Visitation rights. a) above. In future, you are likely to see or hear via your daughter information about OMs child if he/she is not adopted. Therefore, you are likely to be exposed to half sibling anyway. All additional issues over and above trust that are stopping reconciliation - bringing up seeing OMs child - a daily reminder etc.

I guess you need to decide a clean break for you and your child or the mix. 

If it is the mix, over and above providing for your daughter to live with her mom, you could give some consideration to setting aside a small sum of money to make sure your daughter's sibling is provided for at some stage. This may sound alarming to you at the moment and rightly so (two people fvcked and you get landed with the fallout potentially 100% financially and emotionally) however, this idea could prove useful long term with your daughter's emotional wellbeing (and her half sibling) if they grow up together with their mom.

You need to take steps now to ensure OM pays for his daughter (not you) otherwise alimony meant 100% for your daughter ends up being diluted to help OM's child.

When your daughter grows up and learns about the terrible situation that faced her father, the fact that you made a small contingency for her half brother or sister could help with emotional relationships in future. 

You need a good lawyer to sort out this mess. You are vulnerable so you need to take someone with you to avoid the lawyers that lack good morals and ethics. You are here already because of a low moral mindset! You don't need unethical lawyer stress over and above your existing stress. Sort out your questions in advance and get responses documented in writing. 'What if' scenarios pertinent to your situation.

If you know that you have done everything right to protect the innocents: your baby daughter and her unborn brother, or sister and yourself then you are in a good place for future happiness. 

Those who don't live right by themselves, never really find true happiness. 

Your wife and OM should be the losers, not YOU or the kids.


----------



## Badblood

brokenmilguyAZ said:


> Well here we are a few months down the road from the wife getting pregnant and I am only a few weeks from finally going home. She is still pregnant with OM and OM left and wants nothing to do with her "supposedly". Its Christmas here in the desert and I am prepared to confront her. She will not be picking me up at the airport so yet again an American Service member coming home to a F'ed up situation and noone to greet them upon return. Thank you for your praises and support the military. Its difficult but as said she deserves nothing but the big D. R isnt an option and certainly not spending a dime of my money on any MC. thanks for the support


Dude, first things first. Get over yourself. This has happened to thousands , maybe millions, of military people since the dawn of time. Probably some Roman Legionnaires had the same problem.
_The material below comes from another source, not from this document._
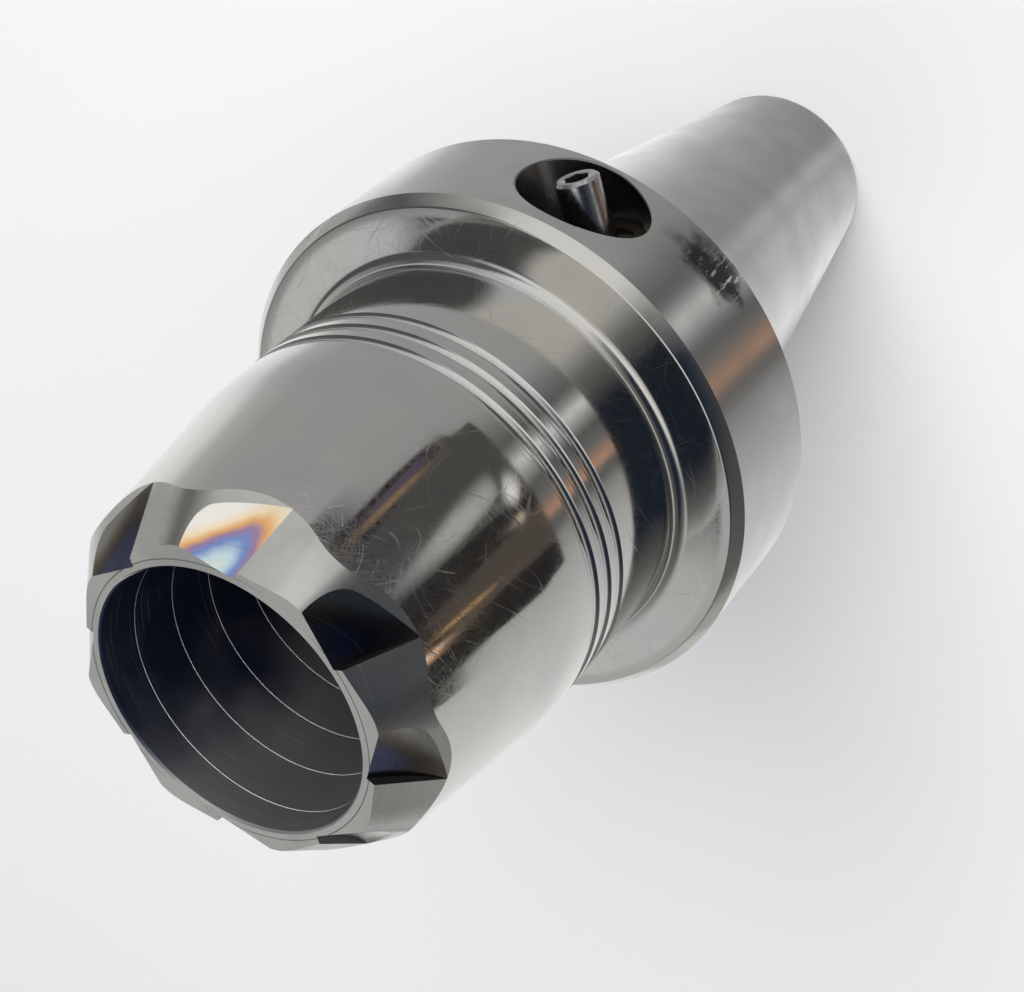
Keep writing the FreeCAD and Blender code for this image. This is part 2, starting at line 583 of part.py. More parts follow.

Second, there are JAG lawyers who SPECIALIZE in service- related divorces and counselors who SPECIALIZE in service-related marital issues. If you don't have a support network in place by this time, it's your own fault. The Longer you wait to divorce her the more money she will get. Right now she can get 1/2 of 3.5 years of retirement, but that will increase the longer you put the divorce off. You need to man-up and be a DAD. Go get your daughter, breing her home with you, find safe day- care, get her a doctor, cook her dinner, in short, be a parent. I'm a Vet, myself, and I know it will take some work, but you can do it, without your cheating wife. TAKE CHARGE, and stop being a victim.


----------



## EleGirl

Badblood said:


> Dude, first things first. Get over yourself. This has happened to thousands , maybe millions, of military people since the dawn of time. Probably some Roman Legionnaires had the same problem. Second, there are JAG lawyers who SPECIALIZE in service- related divorces and counselors who SPECIALIZE in service-related marital issues. If you don't have a support network in place by this time, it's your own fault. The Longer you wait to divorce her the more money she will get. Right now she can get 1/2 of 3.5 years of retirement, but that will increase the longer you put the divorce off. You need to man-up and be a DAD. Go get your daughter, breing her home with you, find safe day- care, get her a doctor, cook her dinner, in short, be a parent. I'm a Vet, myself, and I know it will take some work, but you can do it, without your cheating wife. TAKE CHARGE, and stop being a victim.


If he simply goes and gets his daughter and takes her out of the state his wife and daughter have been living in, his wife could go to court and get a court order to have the daughter returned to the state they have been living in. And then the court will look at him as a risk of fleeing with his child. He could then end up with nothing but suprvised visitation.. 1000 miles away from where he lives in AZ.


----------



## lordmayhem

EleGirl said:


> If he simply goes and gets his daughter and takes her out of the state his wife and daughter have been living in, his wife could go to court and get a court order to have the daughter returned to the state they have been living in. And then the court will look at him as a risk of fleeing with his child. He could then end up with nothing but suprvised visitation.. 1000 miles away from where he lives in AZ.


That's why he gets a temporary child custody order in AZ ASAP where he lives right now. Then he files for D. Judges will rarely overturn an existing custody order.

I get calls like this all the time at work. There are PLENTY of wives who flee the home with the kids just before the divorce date arrives. The father usually calls the cops who inform him that there's nothing they can do without a court order. Now, with the WIFE taking the kids out of state, do you think the HUSBAND can get the court returned to his state? I don't think so. 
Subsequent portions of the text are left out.